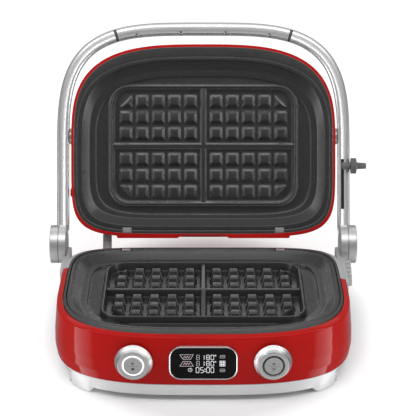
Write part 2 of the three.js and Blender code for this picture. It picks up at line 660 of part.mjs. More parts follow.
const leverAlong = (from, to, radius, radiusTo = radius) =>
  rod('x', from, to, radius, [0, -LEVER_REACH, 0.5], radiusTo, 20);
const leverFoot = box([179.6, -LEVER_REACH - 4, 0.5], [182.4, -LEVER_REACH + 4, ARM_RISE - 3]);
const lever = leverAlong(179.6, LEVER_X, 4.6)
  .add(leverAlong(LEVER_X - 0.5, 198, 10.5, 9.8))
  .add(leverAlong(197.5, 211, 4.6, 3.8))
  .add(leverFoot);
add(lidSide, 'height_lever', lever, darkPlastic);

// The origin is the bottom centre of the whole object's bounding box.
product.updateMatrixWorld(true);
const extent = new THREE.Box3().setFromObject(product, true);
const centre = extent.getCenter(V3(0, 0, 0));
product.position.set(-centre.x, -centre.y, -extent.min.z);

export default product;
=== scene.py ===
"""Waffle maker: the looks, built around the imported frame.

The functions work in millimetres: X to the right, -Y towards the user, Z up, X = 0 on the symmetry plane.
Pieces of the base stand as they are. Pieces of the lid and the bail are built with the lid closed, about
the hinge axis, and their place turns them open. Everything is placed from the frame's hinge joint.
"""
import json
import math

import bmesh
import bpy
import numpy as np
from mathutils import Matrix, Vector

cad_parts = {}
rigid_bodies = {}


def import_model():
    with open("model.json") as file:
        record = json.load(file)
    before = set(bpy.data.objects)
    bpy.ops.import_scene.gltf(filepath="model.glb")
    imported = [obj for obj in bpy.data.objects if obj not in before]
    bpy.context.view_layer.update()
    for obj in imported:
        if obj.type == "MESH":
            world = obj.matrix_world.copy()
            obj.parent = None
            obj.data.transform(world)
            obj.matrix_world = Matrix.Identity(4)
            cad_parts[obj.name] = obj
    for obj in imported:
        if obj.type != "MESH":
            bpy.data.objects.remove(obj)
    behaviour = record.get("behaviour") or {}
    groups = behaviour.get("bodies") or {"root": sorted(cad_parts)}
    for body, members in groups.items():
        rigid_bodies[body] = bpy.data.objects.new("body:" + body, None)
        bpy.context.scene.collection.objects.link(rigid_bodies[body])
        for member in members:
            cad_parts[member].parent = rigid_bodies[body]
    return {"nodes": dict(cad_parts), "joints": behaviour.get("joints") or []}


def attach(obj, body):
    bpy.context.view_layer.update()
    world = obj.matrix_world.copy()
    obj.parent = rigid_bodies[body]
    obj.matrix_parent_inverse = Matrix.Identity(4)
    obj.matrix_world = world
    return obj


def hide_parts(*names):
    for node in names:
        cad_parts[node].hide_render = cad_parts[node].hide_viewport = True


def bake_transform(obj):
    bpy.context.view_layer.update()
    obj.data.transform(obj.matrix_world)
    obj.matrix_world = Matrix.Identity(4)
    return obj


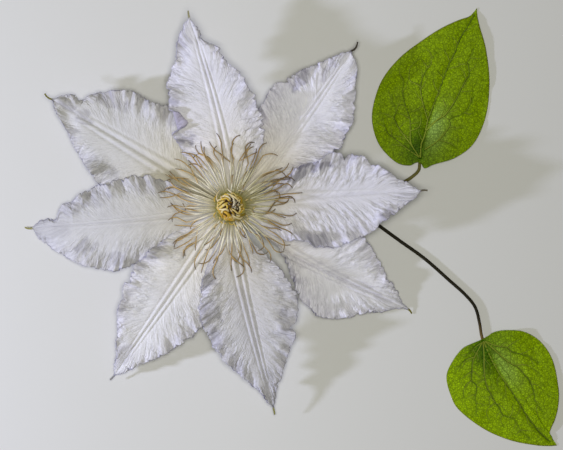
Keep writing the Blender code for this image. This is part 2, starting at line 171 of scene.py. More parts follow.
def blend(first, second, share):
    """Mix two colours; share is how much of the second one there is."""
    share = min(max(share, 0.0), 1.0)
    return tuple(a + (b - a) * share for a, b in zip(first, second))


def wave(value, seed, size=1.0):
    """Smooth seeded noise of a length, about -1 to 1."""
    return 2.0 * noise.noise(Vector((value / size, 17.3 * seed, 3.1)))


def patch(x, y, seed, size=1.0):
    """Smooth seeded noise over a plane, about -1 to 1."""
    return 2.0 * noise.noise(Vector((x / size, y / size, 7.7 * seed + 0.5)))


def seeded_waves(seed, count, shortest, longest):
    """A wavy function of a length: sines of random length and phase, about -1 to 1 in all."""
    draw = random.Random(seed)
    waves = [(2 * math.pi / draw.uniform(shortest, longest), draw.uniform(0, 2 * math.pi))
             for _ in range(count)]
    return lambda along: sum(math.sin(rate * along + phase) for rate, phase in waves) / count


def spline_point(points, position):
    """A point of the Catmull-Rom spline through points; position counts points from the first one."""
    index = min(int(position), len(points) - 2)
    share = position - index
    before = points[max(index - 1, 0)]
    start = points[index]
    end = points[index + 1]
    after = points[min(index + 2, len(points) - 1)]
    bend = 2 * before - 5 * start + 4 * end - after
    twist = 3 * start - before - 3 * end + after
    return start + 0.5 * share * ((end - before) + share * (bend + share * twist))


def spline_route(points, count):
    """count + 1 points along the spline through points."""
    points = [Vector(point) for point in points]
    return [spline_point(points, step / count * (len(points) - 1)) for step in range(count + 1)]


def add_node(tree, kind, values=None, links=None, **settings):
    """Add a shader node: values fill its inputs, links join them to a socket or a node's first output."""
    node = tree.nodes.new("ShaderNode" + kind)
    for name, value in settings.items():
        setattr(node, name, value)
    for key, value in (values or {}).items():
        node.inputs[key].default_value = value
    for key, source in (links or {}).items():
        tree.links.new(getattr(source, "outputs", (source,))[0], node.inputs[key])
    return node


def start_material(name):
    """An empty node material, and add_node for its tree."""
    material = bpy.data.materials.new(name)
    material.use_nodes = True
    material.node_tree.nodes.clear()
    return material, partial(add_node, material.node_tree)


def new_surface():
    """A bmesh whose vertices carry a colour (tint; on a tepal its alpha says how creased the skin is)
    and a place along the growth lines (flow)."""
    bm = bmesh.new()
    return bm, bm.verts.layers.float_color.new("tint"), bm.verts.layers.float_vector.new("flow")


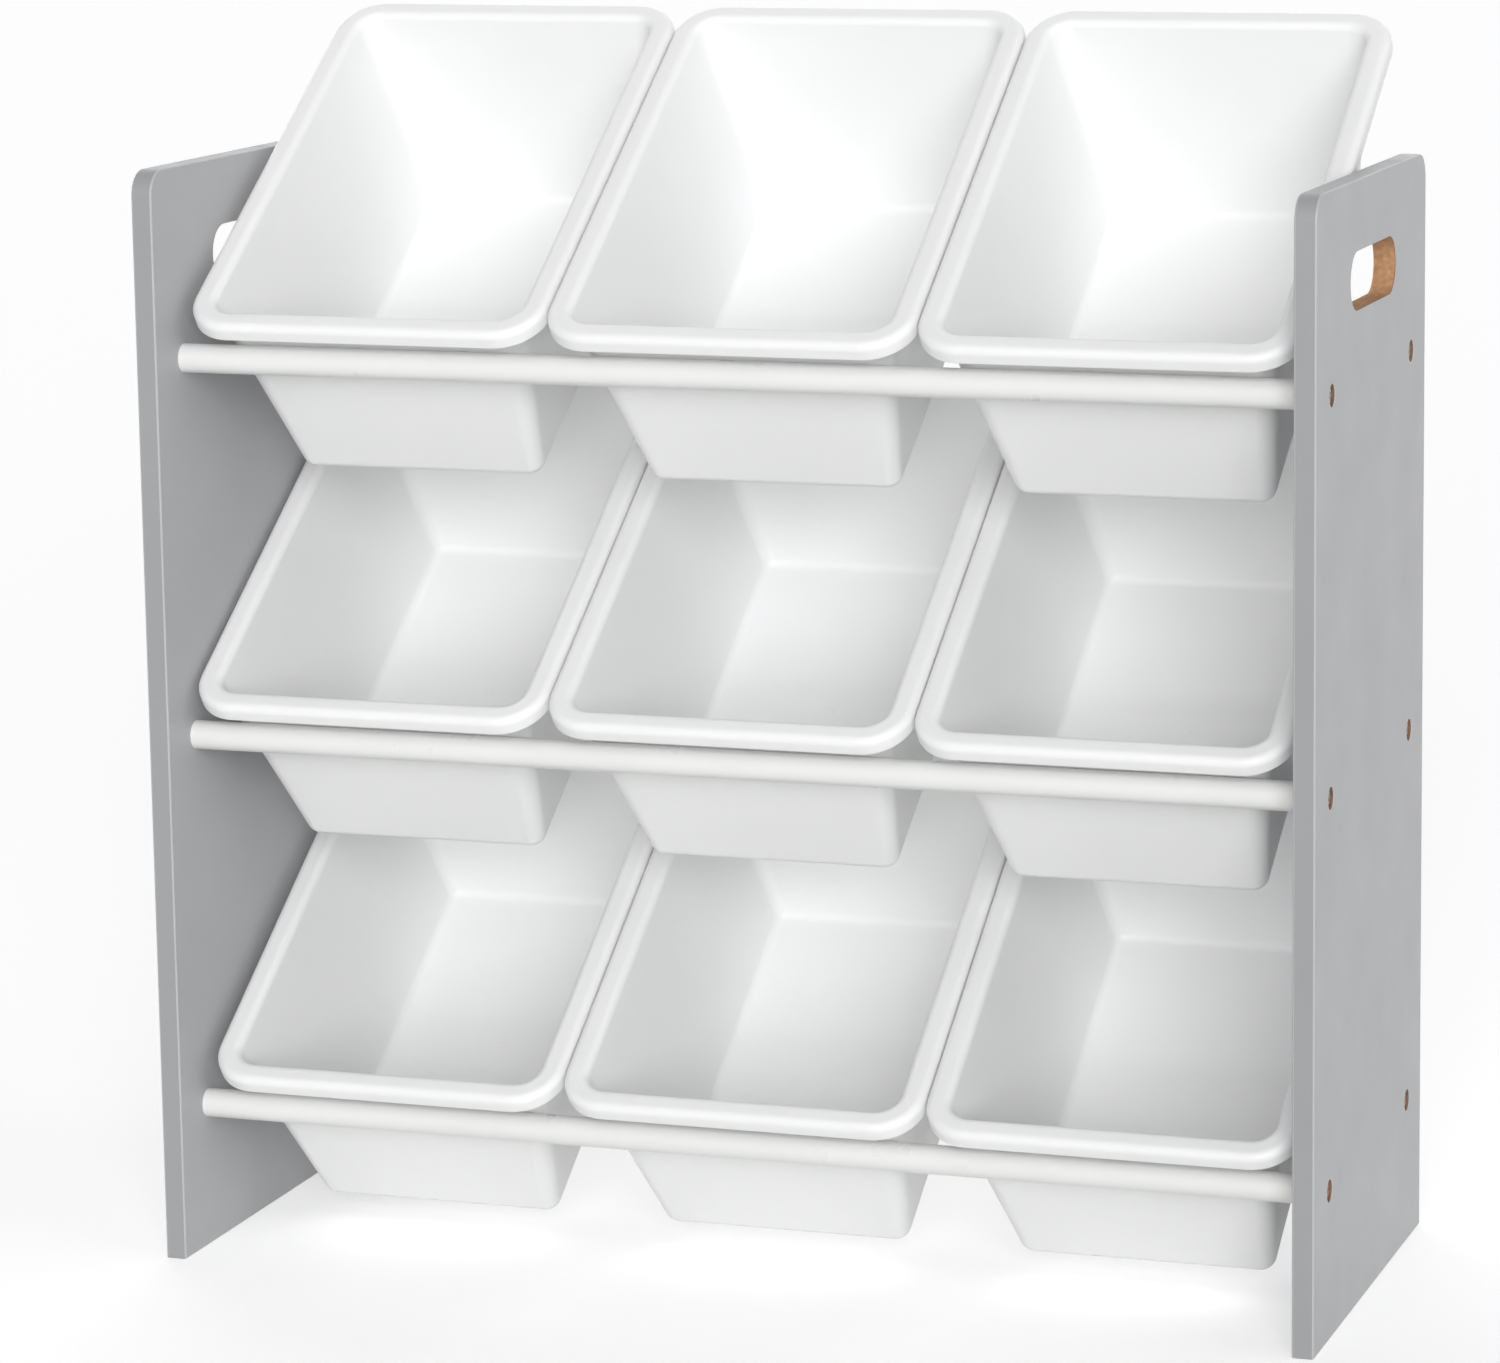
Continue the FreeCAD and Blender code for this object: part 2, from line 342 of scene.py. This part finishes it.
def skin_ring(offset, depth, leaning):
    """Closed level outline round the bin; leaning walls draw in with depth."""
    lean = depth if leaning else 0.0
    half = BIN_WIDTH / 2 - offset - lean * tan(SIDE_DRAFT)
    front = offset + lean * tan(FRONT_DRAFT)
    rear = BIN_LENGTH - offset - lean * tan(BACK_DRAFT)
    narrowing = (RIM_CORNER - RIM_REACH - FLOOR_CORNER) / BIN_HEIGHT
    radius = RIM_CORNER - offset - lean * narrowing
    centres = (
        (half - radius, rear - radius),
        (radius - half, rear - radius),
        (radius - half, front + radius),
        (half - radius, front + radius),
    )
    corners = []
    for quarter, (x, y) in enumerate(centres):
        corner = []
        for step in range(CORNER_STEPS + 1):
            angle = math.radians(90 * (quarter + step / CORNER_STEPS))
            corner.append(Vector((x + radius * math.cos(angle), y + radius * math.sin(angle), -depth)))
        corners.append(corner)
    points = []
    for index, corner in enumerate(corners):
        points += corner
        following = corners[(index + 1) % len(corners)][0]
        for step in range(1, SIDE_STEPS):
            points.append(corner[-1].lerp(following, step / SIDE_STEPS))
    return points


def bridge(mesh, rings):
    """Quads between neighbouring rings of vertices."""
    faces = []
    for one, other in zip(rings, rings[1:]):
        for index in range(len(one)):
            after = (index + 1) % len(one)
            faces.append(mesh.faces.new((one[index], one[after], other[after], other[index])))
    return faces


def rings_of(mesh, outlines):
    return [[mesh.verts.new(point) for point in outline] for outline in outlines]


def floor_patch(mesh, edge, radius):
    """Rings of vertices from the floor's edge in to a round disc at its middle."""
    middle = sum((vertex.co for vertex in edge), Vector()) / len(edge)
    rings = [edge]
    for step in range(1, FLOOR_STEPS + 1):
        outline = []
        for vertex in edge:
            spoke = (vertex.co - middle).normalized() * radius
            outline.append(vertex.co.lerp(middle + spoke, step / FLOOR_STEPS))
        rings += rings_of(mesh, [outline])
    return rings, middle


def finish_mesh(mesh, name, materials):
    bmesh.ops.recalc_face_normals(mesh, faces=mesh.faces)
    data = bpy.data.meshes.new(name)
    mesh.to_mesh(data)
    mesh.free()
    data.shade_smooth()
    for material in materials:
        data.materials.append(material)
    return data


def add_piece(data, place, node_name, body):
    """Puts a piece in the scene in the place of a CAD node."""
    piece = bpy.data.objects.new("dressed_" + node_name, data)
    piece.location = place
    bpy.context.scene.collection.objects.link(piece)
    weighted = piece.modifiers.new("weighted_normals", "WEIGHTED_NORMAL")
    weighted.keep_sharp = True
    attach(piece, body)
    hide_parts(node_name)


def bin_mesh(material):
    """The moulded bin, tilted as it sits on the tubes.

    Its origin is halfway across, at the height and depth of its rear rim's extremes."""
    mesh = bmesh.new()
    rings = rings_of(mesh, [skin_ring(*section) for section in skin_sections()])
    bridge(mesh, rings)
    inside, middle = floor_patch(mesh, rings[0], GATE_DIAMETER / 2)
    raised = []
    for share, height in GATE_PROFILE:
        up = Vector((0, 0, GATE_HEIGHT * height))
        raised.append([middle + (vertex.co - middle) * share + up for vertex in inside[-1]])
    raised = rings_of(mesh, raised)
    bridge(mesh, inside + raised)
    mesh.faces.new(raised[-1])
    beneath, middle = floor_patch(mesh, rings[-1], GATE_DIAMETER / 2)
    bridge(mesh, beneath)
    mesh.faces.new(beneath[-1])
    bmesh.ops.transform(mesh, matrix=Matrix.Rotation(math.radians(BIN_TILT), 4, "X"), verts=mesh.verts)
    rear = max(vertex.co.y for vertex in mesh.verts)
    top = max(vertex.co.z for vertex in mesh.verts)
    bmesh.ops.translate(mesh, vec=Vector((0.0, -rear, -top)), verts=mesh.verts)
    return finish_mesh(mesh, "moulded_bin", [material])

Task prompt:
Above this instruction are the records; retype exactly the lines from the one containing "object's bounding box." up to and including the one containing "before = set(bpy.data.objects)".

Exercise answer:
// The origin is the bottom centre of the whole object's bounding box.
product.updateMatrixWorld(true);
const extent = new THREE.Box3().setFromObject(product, true);
const centre = extent.getCenter(V3(0, 0, 0));
product.position.set(-centre.x, -centre.y, -extent.min.z);

export default product;
=== scene.py ===
"""Waffle maker: the looks, built around the imported frame.

The functions work in millimetres: X to the right, -Y towards the user, Z up, X = 0 on the symmetry plane.
Pieces of the base stand as they are. Pieces of the lid and the bail are built with the lid closed, about
the hinge axis, and their place turns them open. Everything is placed from the frame's hinge joint.
"""
import json
import math

import bmesh
import bpy
import numpy as np
from mathutils import Matrix, Vector

cad_parts = {}
rigid_bodies = {}


def import_model():
    with open("model.json") as file:
        record = json.load(file)
    before = set(bpy.data.objects)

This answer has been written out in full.